Aug 20, 2008 at 10:40 PM
I think that there is still a gotcha with the lock code (2.0a 7-29 build). 

The locks in use for increment vs decrement are different locks. 
In ReleaseOrExpireSiteConfig, its holding the IirfConfig->pCS lock to decrement the counter.
In GetSiteConfig, its holding the gcsSiteConfig when it increments the counter.
This means that the RefCount is going to be invalid in a multithreaded environment since ++ and -- aren't atomic.
Instead of trying to lock, perhaps InterlockIncrement and InterlockedDecrement may be better alternatives.  While its in the gSiteConfigList, it has a refcount of 1 or more (1 + the requests holding it.  GetSiteConfig InterlockIncrements the refcount.  If it replaces a file, it does an additional increment on the new cfg, and call ReleaseOrExpire on the old cfg, after it is removed from the list.  ReleaseOrExpire would InterlockDecrement and when it reaches 0 is free to the object.

I actually think there is a way to optimize the critical section block in GetSiteConfig, but I need to think a bit more on it before making a recommendation
Aug 21, 2008 at 1:24 AM
Here's my recommendation on the critical section block in GetSiteConfig.  The problem is that the current setup is going to be a hotspot by combining the file IO and a global critical section.  Each request ends up doing at least one File IO in checking the timestamp, which means spending a measurable amount of time in a serialized section of code.  Your comment about a R/W lock is probably also feasible.

Proposed Changes:
Add a "IirfConfig* NewConfig;" element to IirfConfig to represent the config that replaces this one (a replacement for Expired, except that it is a pointer)

    current = gSiteConfigList;
    // see if we can find a match in the stack:
    while (current != NULL) {
        if (strcmp(current->ApplMdPath, ApplMdPath)==0) {
    if(current == NULL)
    { // this IO needs to be done inside CS because otherwise we may add the same config multiple times.
        current= ReadNewSiteConfig(ApplMdPath, ApplPhysicalPath);
        current->RefCount = 0;
        current->Era = 0;
        current->NewConfig = NULL:

        // adjust the list
        current->Next = gSiteConfigList;
        gSiteConfigList = current;
    if(IsIniFileUpdated(current)) {
        if(current->NewConfig != NULL) {
            current = current->NewConfig;
        else {
            LogMessage( current, 4, "GetSiteConfig: Obtain  site '%s' , Ini file has been updated.",
            IirfSiteConfig * newCfg = ReadSiteConfig(current->IniFileName, current->ApplMdPath, current);
            newCfg->RefCount = 1; 
            current->NewConfig = newCfg;

            // for tracing purposes only.

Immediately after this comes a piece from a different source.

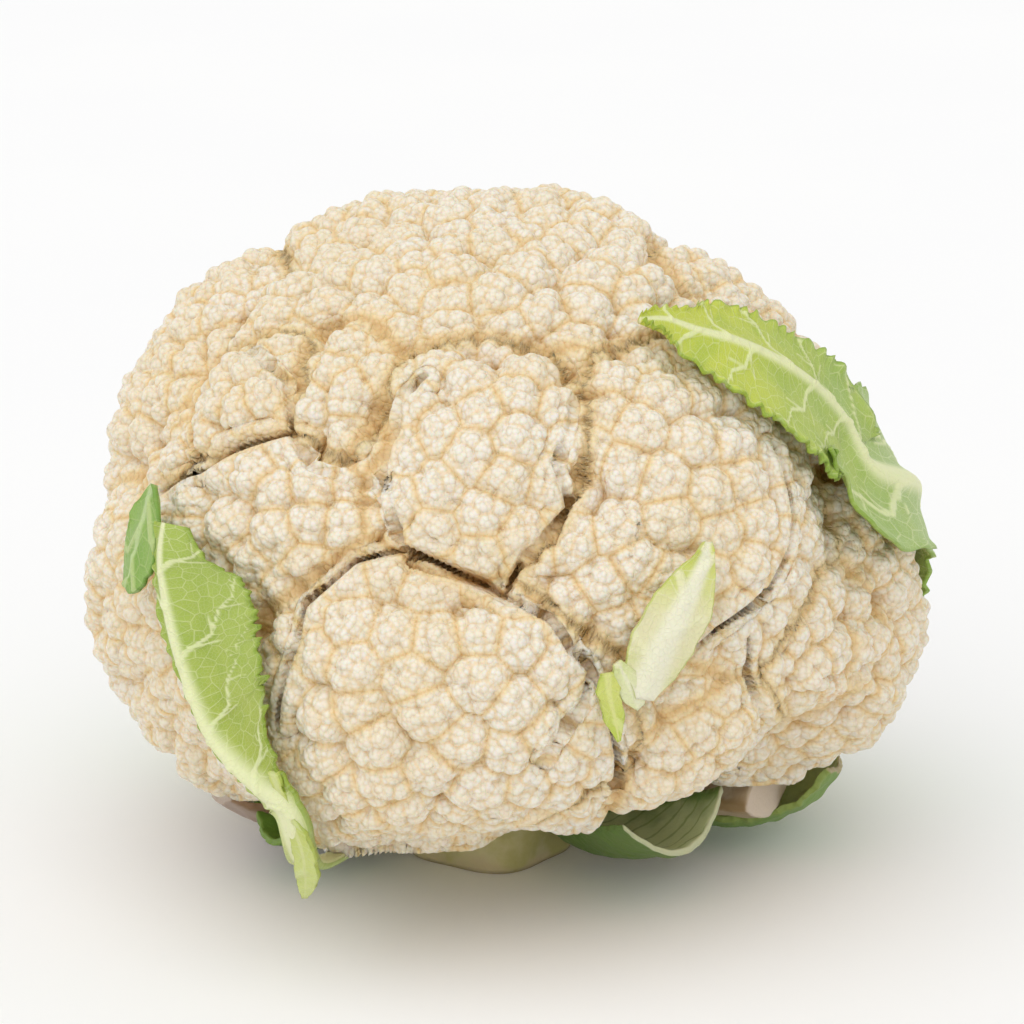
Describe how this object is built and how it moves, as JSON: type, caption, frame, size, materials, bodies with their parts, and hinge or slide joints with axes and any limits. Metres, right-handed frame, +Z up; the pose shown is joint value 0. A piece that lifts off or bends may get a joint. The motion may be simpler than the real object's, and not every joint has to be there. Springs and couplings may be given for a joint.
{
  "type": "cauliflower",
  "caption": "Trimmed head of cauliflower with a crowded white curd, a few green leaves lying against it and a cut stem that it stands on.",
  "frame": {"origin": "on the flat cut face of the stem, in line with the middle of the head", "axes": "+Z up through the crown, +X across the head to the right as the picture shows it, -Y to the front"},
  "size_m": [0.177, 0.1764, 0.1449],
  "materials": {
    "curd": "matte",
    "stem": "satin",
    "leaf": "satin",
    "pale_leaf": "satin",
    "leaf_base": "satin"
  },
  "bodies": {
    "root": {"curd": "curd", "stem": "stem", "leaf_upper_right": "leaf", "leaf_left": "leaf", "leaf_front_small": "pale_leaf", "leaf_base_cup": "leaf_base", "leaf_base_right": "leaf_base", "leaf_base_left": "leaf_base", "leaf_under_left": "leaf", "leaf_back_left": "leaf", "leaf_back_right": "leaf", "leaf_back_base": "leaf_base"}
  },
  "joints": []
}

Era shows how many times the ini has been updated.
            newCfg->Era = current->Era+1;

            // adjust the list
            // add newCfg to the head of the list.  Saves having to worry about updates happening simultaneously to multiple nodes in the list.
            previous->Next = current->Next; // remove current
            newCfg->Next = gSiteConfigList; // prepare newCfg to be head
            gSiteConfigList = newCfg; // newCfg is head

            current = newCfg;
    else {

    LogMessage( current, 4, "GetSiteConfig: Obtain  site '%s' (era=%d) (rc=%d) (Expired=%d) (ptr=0x%08X)...",

    return current;
The primary change is that the gcsSiteConfig is only held for iterating the list and reading on first rule load.  Refreshs hold the current config instances lock to guarantee uniqueness, and use the correct lock on incrementing the refcount (note that the refcount could still benefit from my suggestions in the previous comment.  It also removes the need for the Expired flag.  Note that you also have some uninitialized values on IirfConfig (Era and RefCount), which can lead to incorrect values, when doing a refresh.  The initialization of IirfConfig should probably be put entirely inside ReadSiteConfig to make sure they start at good values.

Aug 21, 2008 at 6:27 AM
Edited Aug 21, 2008 at 7:06 AM
I really appreciate your time and effort on this.

I see what you are saying.  I have to look again at the use of different locks for increment  and decrement (gcsSiteConfig versus the config-specific critical section).

The logic you suggested - I see how it removes some of the IO from inside the gcsSiteConfig critical section.  BUT, I think that calling ExpireSiteConfig() outsite a critical section leads to a race condition.  One thread can be waiting on, or even inside the current->pCS critical section, while the other thread calls ExpireSiteConfig() on the same config, which frees that structure. 

Obviously that's no good.
This is what I was trying to prevent by calling ExpireSiteConfig() only within the gcsSiteConfig critical section. 
I have to look at it again.

I still think the R/W lock is an optimization for later.

I like your idea of using the NewConfig ptr instead of an Expired flag and I also like the idea of putting the new config's at the head of the list.  I have to see if I can use these.

On the uninitialized values  - I must have caught that previously because they are initialized in the code I have, in a routine NewSiteConfig() which allocates and initializes an IirfConfig. 
Aug 21, 2008 at 6:14 PM
Oops, I missed NewSiteConfig.  Yeah that takes care of the initialization.  My bad.

I think you are right.  There is a race condition in what I posted with the ExpireSiteConfig.